Another Dickinson ­devotee (author of My Emily Dickinson) and practicing erasurist is Susan Howe. Howe begins her recent collection, That This, with a lyric essay that contains a willed erasure of select memories of her deceased husband: “Now—putting bits of memory together, trying to pick out the good while doing away with the bad—I’m left with one overwhelming impression—the unpresentable violence of a negative double.” She asks if a trace of something can become the something it traces, “secure as ever, real as ever—a chosen set of echo-
fragments?”
For the second ­section of That This, Howe used scissors, tape, and a copy machine to collage an eighteenth-century woman’s diary: “Even the ‘invisible’ scotch tape…” Howe observes, “leaves traces on paper when I run each original sheet through the Canon copier.” The most powerful absence, she shows us, is visual.

 

VIII.

After my father died, men removed his body from our home. They left the bed.

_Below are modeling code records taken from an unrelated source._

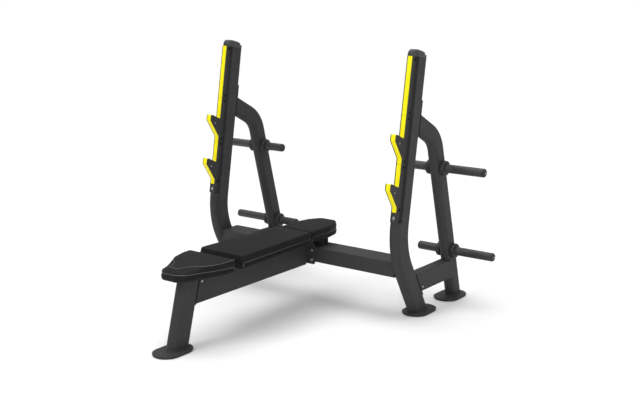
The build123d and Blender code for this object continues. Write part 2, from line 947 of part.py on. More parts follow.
def build_brackets():
    with BuildPart() as pad_brackets:
        for y in bracket_spots:
            add(bracket(y, spine_high, bracket_half_width))
    save(pad_brackets.part, "pad_brackets")

    with BuildPart() as head_bracket:
        add(bracket(beam_bracket_y, beam_high, beam_bracket_half_width))
    save(head_bracket.part, "head_bracket")


# ---- Fasteners ------------------------------------------------------------------------


def build_fasteners():
    with BuildPart() as pad_bolts:
        for x, y, seat in pad_bolt_spots():
            reach = board_low + board_thick - 2 - seat
            with Locations(Plane(origin=(x, y, seat), z_dir=(0, 0, -1)).location):
                add(hex_bolt(reach, screw_head_radius, screw_radius))
    save(pad_bolts.part, "pad_bolts")

    with BuildPart() as flange_bolts:
        for x, z in spine_bolt_spots():
            seat = Plane(origin=(x, beam_front - spine_flange_thick, z), z_dir=(0, -1, 0))
            with Locations(seat.location):
                add(hex_bolt(bolt_grip, bolt_head_radius, bolt_radius))
            inside = Plane(origin=(x, beam_front + box_wall, z), z_dir=(0, -1, 0))
            with Locations(inside.location):
                add(hex_nut(bolt_radius))
        for _, sign in SIDES:
            frame = upper_frame(sign * rack_centre)
            back = back_plane(frame, upright_depth / 2 + saddle_thick)
            for height in saddle_bolt_heights:
                spot = back.origin + frame.y_dir * height
                with Locations(Plane(origin=spot, z_dir=back.z_dir).location):
                    add(hex_bolt(bolt_grip, bolt_head_radius, bolt_radius))
    save(flange_bolts.part, "flange_bolts")

    joints = [(lower_frame(sign * rack_centre), brace_screw_up) for _, sign in SIDES]
    joints.append((bench_leg_frame(0), spine_screw_up))
    with BuildPart() as side_screws:
        for frame, up in joints:
            centre = frame.origin + frame.x_dir * side_screw_depth + frame.y_dir * up
            for face in (-1, 1):
                outward = Vector(face, 0, 0)
                seat = Plane(origin=centre + outward * tube_width / 2, z_dir=outward)
                with Locations(seat.location):
                    add(hex_bolt(box_wall + ear_thick, side_screw_head, side_screw_radius))
    save(side_screws.part, "side_screws")


build_uprights()
build_caps()
build_catches()
build_catch_fasteners()
build_rear_legs()
build_braces()
build_pegs()
build_crossbeam()
build_spine()
build_front_leg()
build_feet()
build_pads()
build_brackets()
build_fasteners()
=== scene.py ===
import json
from math import atan2, cos, pi, radians, sin

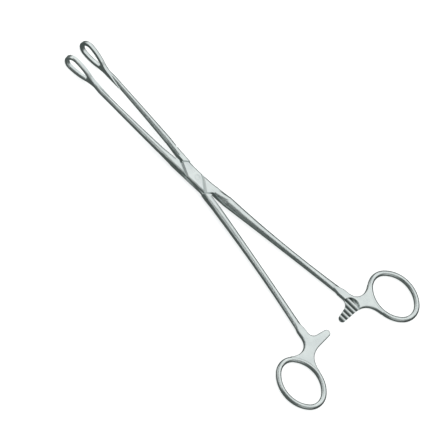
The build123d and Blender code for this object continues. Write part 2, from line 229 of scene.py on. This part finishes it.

Hospice had loaned him the bed to die in. His last days were the only memories the bed offered me. One night I stood in the doorway and imagined him still breathing in his room.

A week later, different men returned and wheeled his last days from our home. I can’t decide what filled me with more emptiness: the empty bed, or the empty room.

I wanted to convince you that “to erase is to write,” but more than that I want to remind you of my father’s absence. He is the reason behind most of what I write, even this.

I have yet to complete the book I promised him nine years ago. Honoring him in a form that removes the blank page makes the endeavor feel possible. Honoring him in a form issuing wholly from loss feels right. To eulogize my father using a method that at once alludes directly to him and reminds one of his absence, all the while describing my feeling of loss: this is why erasure interests me. It is an example of what words are for.